In an effort to give the impression that he loves New York almost as much as Hillary Clinton does, the vice-president opened a three-person branch office on West 45th Street back in February, and he and Tipper have dropped by the city twice in just the past two weeks. Last Wednesday, Al mingled with Internet entrepreneurs and invited ubiquitous Clinton fan Harvey Weinstein of Miramax and about 50 other CEOs to drop by NYU for an afternoon get-together.
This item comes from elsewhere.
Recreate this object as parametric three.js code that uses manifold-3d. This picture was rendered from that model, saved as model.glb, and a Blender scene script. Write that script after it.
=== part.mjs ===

Tipper probably had more fun, hosting a gay-and-lesbian fund-raiser at the National Arts Club (a few protesters nothwithstanding).

But Al and his wife are simply not in a position to spend all their time making new friends these days, so campaign insiders are trying to stress all the other fun people you can meet if you join the Gore team. Fund-raisers, in other words, are good places to network. Indeed, the first New York meeting of GoreNet, a group for young professionals, took place at the Tribeca Film Center last week. Morton “Tim” Fry, a New York entertainment lawyer and an organizer of a lawyers’ group for the vice-president, says, “The allure of campaign events is not just Gore but the quality of the people he’s attracting. It’s cool to be out at a dinner with many of these people.”
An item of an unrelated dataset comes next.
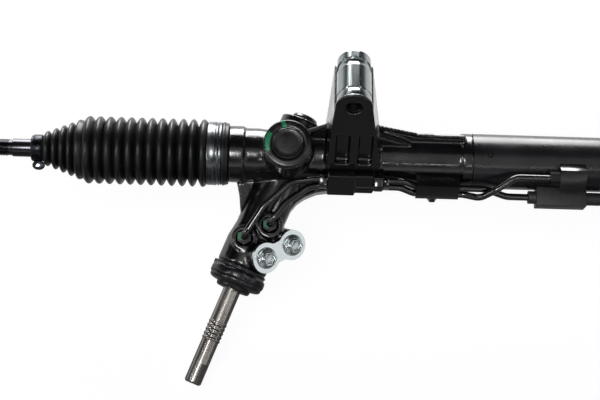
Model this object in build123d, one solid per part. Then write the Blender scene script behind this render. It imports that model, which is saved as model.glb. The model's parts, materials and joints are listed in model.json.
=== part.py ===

A member of the Gore staff puts it this way: “No one’s under the illusion that if they write a $1,000 check they’ll spend quality time with the vice-president. But they might spend quality time with Orin Kramer or Steve Rattner.” That might be more interesting than watching Al dance the Macarena, but Kramer sounds amused by the notion that people might want to curry favor with him. Still, he’s well aware that many donors do have an angle. One money manager told him, “I’ll get involved because I hope I’ll meet a bunch of wealthy people who’ll become investors for me.” Kramer remains dubious. “That’s a poor use of his time,” he says. “People don’t get investors through politics.”

Kramer tasted White House power twenty years ago as a member of Jimmy Carter’s domestic-policy staff, and he has no interest in going back, so now his motivation comes from a lifelong allegiance to the party and the sheer fun of being a player. At the Gore Wall Street rally on June 17, the lanky Kramer plucked whistles and a placard from protesters, throwing himself into the effort like an eager new volunteer.
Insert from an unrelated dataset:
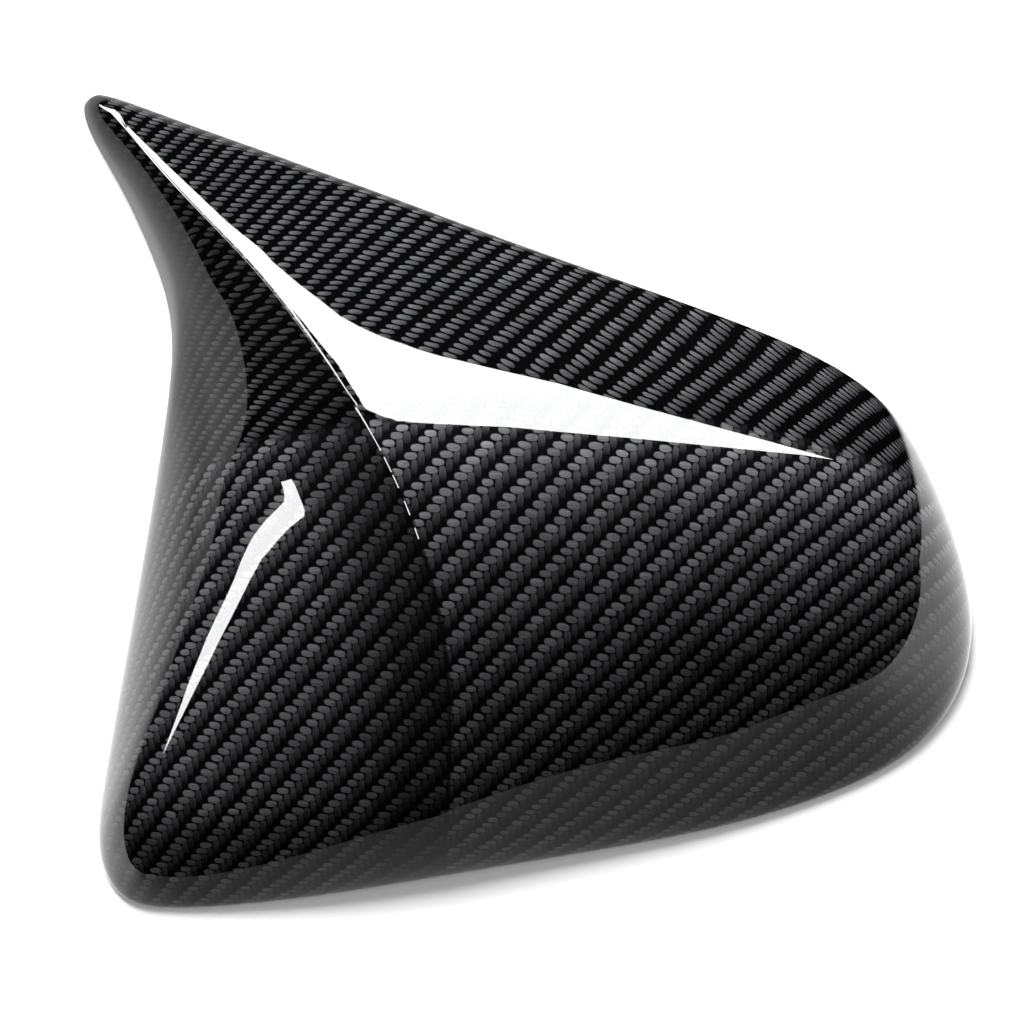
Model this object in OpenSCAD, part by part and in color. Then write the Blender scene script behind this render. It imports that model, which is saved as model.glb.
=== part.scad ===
// Wing mirror cover with a horn-shaped inboard end.
// One moulded shell, open underneath, lying on its flat rim.
// Frame: millimetres, origin under the middle of the outline at the rim
// plane, +X towards the rounded outboard end, +Y towards the edge the horn
// rises past, +Z up out of the rim, away from the hollow side.

/* [Overall size] */
// Length over everything, horn side to outboard end
cover_w = 256; // [235:1:275]
// Depth over everything, lower rim to horn tip
cover_d = 249; // [232:1:256]
// Height of the ridge above the rim plane
cover_h = 81; // [70:1:92]

/* [Moulding] */
// Wall thickness of the shell
wall = 2.4; // [1.8:0.1:2.8]
// Small bevel where the outer wall meets the rim face
rim_bevel = 0.7; // [0.4:0.1:1]

/* [Form lines] */
// Plan width of the soft ridge along the shoulder
ridge_soft = 12; // [8:1:16]
// Plan width of the soft crest along the wing panel
crest_soft = 3.5; // [2:0.5:7]
// Plan y of the point where ridge and crease meet, as drawn
ridge_y = -10; // [-14:1:-6]

/* [Facets] */
// Rays drawn per station of the outline
rays_per_station = 4; // [2:1:4]
// Rings drawn from the middle to the rim
rings = 20; // [12:1:20]

/* [Hidden] */

// Outline of the rim, stations anticlockwise seen from above, starting at
// the foot of the crease: lower edge, outboard end, back edge, horn tip,
// scooped inboard edge, lower inboard corner. Millimetres as drawn.
outline = [
    [-20,-110], [16,-104], [50,-98], [75,-91], [96,-83], [114,-72],
    [126,-53], [128,-32], [120,-5], [110,17],
    [89,27], [67,32], [39,40], [-3,58], [-48,83], [-75,101], [-104,118],
    [-130,132],
    [-131,121], [-118,100], [-110,82], [-103,65], [-100,47], [-102,22],
    [-106,-18], [-111,-54], [-115,-84], [-117,-103], [-110,-118],
    [-96,-120], [-60,-117]];
st_foot = 0;   // station at the foot of the crease
st_tip = 17;   // station at the horn tip
ns = len(outline);

// For each station: plan distance over which the wall turns into the roof
reach = [16,30,44,52,50,45, 40,36,30,20, 12,10,11,12,13,13,12, 10,
    12,14,18,24,30,32, 30,26,20,14,8, 5,8];
// For each station: plan distance of the wing crest from the rim
crest_in = [6,0,0,0,0,0, 0,0,0,0, 0,0,0,0,0,0,0, 0,
    6,9,14,20,27,31, 36,29,21,14,13, 14,14];
// For each station: extra slope outside the wing crest
crest_fall = [.1,0,0,0,0,0, 0,0,0,0, 0,0,0,0,0,0,0, 0,
    .3,.4,.45,.5,.5,.5, .5,.5,.5,.5,.6, .8,.6];

// Crease: plan x at evenly spaced y stations
crease_y0 = -113; crease_dy = 40;
crease_x = [-19,-15,-27,-50,-73,-104,-129];
// Step down beside the crease on the wing side, and its plan width
step_h = [.3,3,5,3,2,1.5,1];
step_w = [12,12,10,9,8,6,5];
// Scooped inboard edge, by the same y stations: reach of its wall, distance
// of the wing crest from it, and the extra slope outside that crest
edge_reach = [14,20,32,32,15,8,5];
edge_crest = [12,18,33,34,20,7,4];
edge_fall = [.5,.5,.5,.55,.5,.3,.2];

// Roof: stations along x
roof_x0 = -130; roof_dx = 43;
ridge_z = [44,61,80,86,84,66,40];                  // height of the ridge line
ridge_at = [0,0,0,0,0,-2,-6];                      // its y against ridge_y
front_s = [.13,.17,.25,.30,.30,.28,.25];           // slope towards the front
front_c = [.0016,.0020,.0030,.0038,.0042,.0045,.0045]; // and its crown
back_s = [.26,.29,.28,.30,.33,.33,.33];            // slope towards the back
back_c = [0,0,0,.0006,.0008,.0010,.0010];          // and its crown
drawn_h = 81.12;                                   // ridge as drawn

// Cubic spline weights
function w4(f) = [pow(1-f,3), 3*f*f*f-6*f*f+4, -3*f*f*f+3*f*f+3*f+1, f*f*f]/6;
// Closed spline through a ring of stations
function ring(P, u) = let (n = len(P), i = floor(u), w = w4(u-i))
    w[0]*P[(i-1+n)%n] + w[1]*P[(i+n)%n] + w[2]*P[(i+1)%n] + w[3]*P[(i+2)%n];
// Open spline that meets its first and last value and runs on straight
function ext(V, k) = k < 0 ? 2*V[0]-V[1]
    : k > len(V)-1 ? 2*V[len(V)-1]-V[len(V)-2] : V[k];
function line(V, t) = let (n = len(V))
    t <= 0 ? V[0]+(V[1]-V[0])*t
    : t >= n-1 ? V[n-1]+(V[n-1]-V[n-2])*(t-n+1)
    : let (i = floor(t), w = w4(t-i))
      w[0]*ext(V,i-1)+w[1]*ext(V,i)+w[2]*ext(V,i+1)+w[3]*ext(V,i+2);
// Hinge: 0 on one side, t on the other, rounded over w
function hinge(t, w) = (t+sqrt(t*t+w*w))/2;

p_foot = ring(outline, st_foot);
p_tip = ring(outline, st_tip);
function crease_raw(y) = line(crease_x, (y-crease_y0)/crease_dy);
e_tip = p_tip[0]-crease_raw(p_tip[1]);
e_foot = p_foot[0]-crease_raw(p_foot[1]);
function crease(y) = crease_raw(y)
    + max(0, (y-ridge_y)/(p_tip[1]-ridge_y))*e_tip
    + max(0, (y-ridge_y)/(p_foot[1]-ridge_y))*e_foot;
pole = [crease_raw(ridge_y), ridge_y];

// Height of the roof at a plan point, side 1 main panel, -1 wing panel
function roof(x, y, side) = let (
    s = (x-roof_x0)/roof_dx,
    t = y-ridge_y-line(ridge_at, s),
    f = hinge(-t, ridge_soft), b = hinge(t, ridge_soft),
    ty = (y-crease_y0)/crease_dy,
    d = max(0, crease(y)-x),
    step = side < 0 ? max(0, line(step_h, ty))*(1-exp(-d/line(step_w, ty))) : 0)
    line(ridge_z, s) - line(front_s, s)*f - line(front_c, s)*f*f
    - line(back_s, s)*b - line(back_c, s)*b*b - step;

// Station of the inboard edge that lies at a given y, found by halving
function edge_u(y, a = st_tip, b = 28.5, k = 18) = let (m = (a+b)/2)
    k == 0 ? m : ring(outline, m)[1] > y ? edge_u(y, m, b, k-1)
    : edge_u(y, a, m, k-1);

// Wall profile: 0 and upright at the rim, 1 and level where the roof begins
function turn(a) = sqrt(1-pow(1-min(1, max(0, a)), 3));

nr = ns*rays_per_station;
us = [for (i = [0:nr-1]) i/rays_per_station];
rho = [for (j = [0:rings]) 1-pow(1-j/rings, 1.6)];
rim = [for (u = us) ring(outline, u)];
tang = [for (u = us) let (v = ring(outline, u+0.001)-ring(outline, u+ns-0.001))
    v/norm(v)];
// Bend of the rays that run up and down the crease
function bend(p, r) = crease(pole[1]+r*(p[1]-pole[1]))-(pole[0]+r*(p[0]-pole[0]));
bend_tip = [for (r = rho) bend(p_tip, r)];
bend_foot = [for (r = rho) bend(p_foot, r)];

// Distance of the rim from the pole, square to the rim
away = [for (i = [0:nr-1]) let (o = rim[i]-pole)
    abs(o[0]*tang[i][1]-o[1]*tang[i][0])];
tip_away = away[st_tip*rays_per_station];
tip_reach = ring(reach, st_tip);

function shell_point(i, j) = let (
    u = us[i], o = rim[i]-pole, r = rho[j],
    side = u < st_tip ? 1 : -1,
    uf = min(u, ns-u),
    x = pole[0]+r*o[0]+exp(-pow((u-st_tip)/2.5, 2))*bend_tip[j]
        +exp(-pow(uf/3, 2))*bend_foot[j],
    y = pole[1]+r*o[1],
    ty = (y-crease_y0)/crease_dy,
    // distance inside the rim along this ray
    d = (1-r)*away[i],
    // distance inside the scooped inboard edge
    eu = edge_u(y), ep = ring(outline, eu),
    et = ring(outline, eu+0.001)-ring(outline, eu-0.001),
    de = max(0, x-ep[0])*abs(et[1])/norm(et),
    // 0 beside the inboard edge, 1 along the lower edge of the wing
    m0 = min(1, max(0, (u-22.5)/2)), m = m0*m0*(3-2*m0),
    by_ray = turn(d/ring(reach, u)),
    by_edge = turn(de/line(edge_reach, ty)),
    turned = j == rings ? 0 : side > 0 ? by_ray*by_edge
        : (1-m)*turn((1-r)*tip_away/tip_reach)*by_edge+m*by_ray,
    dc = max(0, crease(y)-x),
    fall = side > 0 ? 0 : (1-exp(-pow(dc/4, 2)))*(
        (1-m)*line(edge_fall, ty)*hinge(line(edge_crest, ty)-de, crest_soft)
        +m*ring(crest_fall, u)*hinge(ring(crest_in, u)-d, crest_soft)),
    h = max(3, roof(x, y, side)-fall))
    [x, y, rim_bevel+(h-rim_bevel)*turned];

xs = [for (p = rim) p[0]];
ys = [for (p = rim) p[1]];
kx = cover_w/(max(xs)-min(xs));
ky = cover_d/(max(ys)-min(ys));
kz = cover_h/drawn_h;
cx = (max(xs)+min(xs))/2;
cy = (max(ys)+min(ys))/2;
function placed(p) = [(p[0]-cx)*kx, (p[1]-cy)*ky, p[2]*kz];

// Outer skin, one row of points per ray, from the pole to the rim
P = [for (i = [0:nr-1]) [for (j = [0:rings]) placed(shell_point(i, j))]];
function unit(v) = v/norm(v);
function nrm(i, j) = unit(cross(
    P[i][min(rings, j+1)]-P[i][j-1], P[(i+1)%nr][j]-P[(i+nr-1)%nr][j]));
ring1 = [for (i = [0:nr-1]) nrm(i, 1)];
function total(v, k = 0) = k >= len(v) ? [0,0,0] : v[k]+total(v, k+1);
pole_n = unit(total(ring1));
function out2(i) = let (t = P[(i+1)%nr][rings]-P[(i+nr-1)%nr][rings])
    unit([t[1], -t[0], 0]);

// Points: outer skin without its pole, bevel, inner rim, inner skin, poles
outer = [for (i = [0:nr-1]) for (j = [1:rings]) P[i][j]];
bevel = [for (i = [0:nr-1]) let (p = P[i][rings]-rim_bevel*out2(i)) [p[0], p[1], 0]];
inner = [for (i = [0:nr-1]) for (j = [1:rings])
    j == rings ? let (p = P[i][rings]-wall*out2(i)) [p[0], p[1], 0]
    : P[i][j]-wall*nrm(i, j)];
pts = concat(outer, bevel, inner, [P[0][0]], [P[0][0]-wall*pole_n]);
no = nr*rings; nb = no+nr; np = nb+nr*rings;
function A(i, j) = (i%nr)*rings+j-1;
function B(i) = no+i%nr;
function C(i, j) = nb+(i%nr)*rings+j-1;
faces = concat(
    [for (i = [0:nr-1]) [np, A(i+1, 1), A(i, 1)]],
    [for (i = [0:nr-1]) for (j = [1:rings-1]) each [
        [A(i,j), A(i+1,j), A(i+1,j+1)], [A(i,j), A(i+1,j+1), A(i,j+1)]]],
    [for (i = [0:nr-1]) each [
        [A(i,rings), A(i+1,rings), B(i+1)], [A(i,rings), B(i+1), B(i)]]],
    [for (i = [0:nr-1]) each [
        [B(i), B(i+1), C(i+1,rings)], [B(i), C(i+1,rings), C(i,rings)]]],
    [for (i = [0:nr-1]) for (j = [1:rings-1]) each [
        [C(i,j+1), C(i+1,j+1), C(i+1,j)], [C(i,j+1), C(i+1,j), C(i,j)]]],
    [for (i = [0:nr-1]) [np+1, C(i, 1), C(i+1, 1)]]);

module mirror_cover() {
    color([0.04, 0.04, 0.045])
    polyhedron(points = pts, faces = faces, convexity = 8);
}

mirror_cover();
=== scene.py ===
import math
import bpy
import numpy as np
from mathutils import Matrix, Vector


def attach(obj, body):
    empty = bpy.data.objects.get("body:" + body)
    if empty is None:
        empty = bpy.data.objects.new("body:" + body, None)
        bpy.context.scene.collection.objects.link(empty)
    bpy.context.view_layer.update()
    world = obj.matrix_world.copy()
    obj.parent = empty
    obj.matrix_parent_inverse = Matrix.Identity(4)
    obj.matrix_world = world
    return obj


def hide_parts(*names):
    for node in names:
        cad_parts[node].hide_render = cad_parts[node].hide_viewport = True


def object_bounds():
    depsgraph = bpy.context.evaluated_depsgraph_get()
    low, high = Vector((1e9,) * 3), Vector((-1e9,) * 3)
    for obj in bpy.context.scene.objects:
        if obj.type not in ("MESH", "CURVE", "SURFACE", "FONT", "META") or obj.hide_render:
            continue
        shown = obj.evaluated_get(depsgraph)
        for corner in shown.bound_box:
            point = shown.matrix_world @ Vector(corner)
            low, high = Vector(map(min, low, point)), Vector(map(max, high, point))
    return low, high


# ---------------------------------------------------------------------------
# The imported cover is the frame. Its one shell is replaced by a finer skin of
# the same shape, with the cloth under a clear coat.
# ---------------------------------------------------------------------------
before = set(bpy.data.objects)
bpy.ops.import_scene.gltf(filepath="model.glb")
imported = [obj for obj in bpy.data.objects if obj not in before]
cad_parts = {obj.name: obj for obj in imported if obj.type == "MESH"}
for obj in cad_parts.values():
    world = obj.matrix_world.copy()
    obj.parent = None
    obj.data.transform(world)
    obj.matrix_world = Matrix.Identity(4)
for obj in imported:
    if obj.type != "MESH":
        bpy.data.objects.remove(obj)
cad_lo, cad_hi = [np.array(v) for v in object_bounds()]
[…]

Steve Rattner, who is stepping down as deputy chief executive at Lazard Frères to become the company’s deputy chairman in September, is often portrayed as wanting to be the next Bob Rubin, but those who know Rattner well say that his reasons for getting involved in the Gore campaign are more complicated, reflecting a mixture of personal loyalty to the vice-president and fidelity to centrist Democratic politics. “I have no idea what I’m going to do next,” says Rattner of his professional life. “I could do something else in the next eighteen months that would preclude Washington. And going to Washington is less intriguing after watching people like Dick Holbrooke get chewed up.”

But all speculation about anyone’s job prospects is academic at this point. First Gore has to win, and the job of calling around to ask for money is a thankless one, so the Gore campaign has tried to make it into a competitive game by creating detailed rules for keeping score. Gore’s fund-raisers get credit in a kind of pyramid scheme for every check that can be linked back to them. As a result, people are fighting over checks, yelling at each other, “I brought that money in.”

The system works this way: Zagat Guide’s Tim Zagat and New Line’s Robert Friedman both received calls this year from Jonathan Tisch asking them to give money to Gore and call their friends. “Jonathan asks me for something, I do it,” says Zagat. Similarly, Friedman says, “I’ve called ten or twenty people.” Under the Gore bookkeeping formula, Tisch will be credited with any checks these men bring in, since he made the initial calls. But Zagat and Friedman would also get their own gold stars in this double-entry system. The highly competitive Tisch declined to be interviewed. A spokeswoman said he turns down all requests to discuss his political activities. (His reticence is not surprising, given the Tisch family’s ownership of Lorillard tobacco, makers of Newport and Kent cigarettes, and Gore’s recent record as an anti-smoking crusader.)

The Bradley campaign has a less formal way of keeping track of who’s doing the most work. “We don’t do elaborate scorekeeping,” scoffs Lou Susman. “Gore’s donors are lobbyists and Washington-lawyer types, people who are looking for favors. A substantial number of our donors are independents, Republicans, people looking for something fresh.”